Den Flüchtlingen müssten von Anfang an aussichtsreiche Bildungs- und Berufsperspektiven eröffnet und eine aktive Teilhabe am Gemeinwesen ermöglicht werden, sagte der Kölner Kardinal Rainer Maria Woelki. Das ist nach Einschätzung der Bischöfe auch ein entscheidendes Mittel gegen Einflussversuche fanatischer Islamisten.

Nach Angaben von Marx stellten Diözesen, Gemeinden und Hilfswerke 2015 finanzielle Sondermittel von etwa 100 Millionen Euro für die Flüchtlingsarbeit bereit, davon 32,1 Millionen Euro für die Arbeit in den Herkunftsländern und 66,5 Millionen Euro für das Inland. Mehr als 800 Wohnobjekte habe die Kirche in Deutschland mietfrei bereitgestellt. Rund 3000 hauptamtliche Mitarbeiter engagierten sich für Flüchtlinge. Die Zahl der ehrenamtlichen Helfer beider Kirchen wird auf 200.000 geschätzt.

Trelle berichtete von einem positiven Effekt der Flüchtlingskrise: Sie aktiviere viele Katholiken und Gemeinden, überwinde Grenzen zwischen Konfessionen und Religionen. "Vieles ist in Bewegung geraten."

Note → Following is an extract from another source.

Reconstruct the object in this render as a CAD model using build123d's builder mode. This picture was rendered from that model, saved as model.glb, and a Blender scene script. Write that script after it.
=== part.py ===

Bald steht die Weltbischofssynode an

Auch die bischofskritische Bewegung Wir sind Kirche fand lobende Worte. Für sie ist das starke Engagement der Katholiken aber zugleich ein Beleg dafür, wie wichtig funktionierende Kirchenstrukturen bis in die kleinsten Orte sind. Sprecher Christian Weisner appellierte deshalb an die Bischöfe, den "massiven Rückbau pastoraler Strukturen" wie etwa Gemeindeschließungen und -zusammenlegungen zu beenden.

Die Zukunft der Seelsorge in den Zeiten des Priestermangels war ein weiteres Schwerpunktthema der Vollversammlung. Die Bischöfe präsentierten ein in einem mehrjährigen Prozess entstandenes Papier zur Erneuerung der Pastoral. Darin fordern sie ein partnerschaftlicheres Verhältnis zwischen Priestern und Laien, mehr Verantwortung für Laien und insbesondere Frauen sowie einen Abschied vom Versorgungsdenken in den Pfarreien. Das Zentralkomitee der deutschen Katholiken (ZdK) sprach von einem Meilenstein.

In den internen Beratungen der Bischöfe spielte auch die mit Spannung erwartete Weltbischofssynode zu Familienfragen eine große Rolle. Auf die deutschen Delegierten – mit Marx reisen der Berliner Erzbischof Heiner Koch und der Osnabrücker Bischof Franz-Josef Bode nach Rom – warten ab 4. Oktober anstrengende Debatten, begleitet von hohen Erwartungen vieler deutscher Katholiken.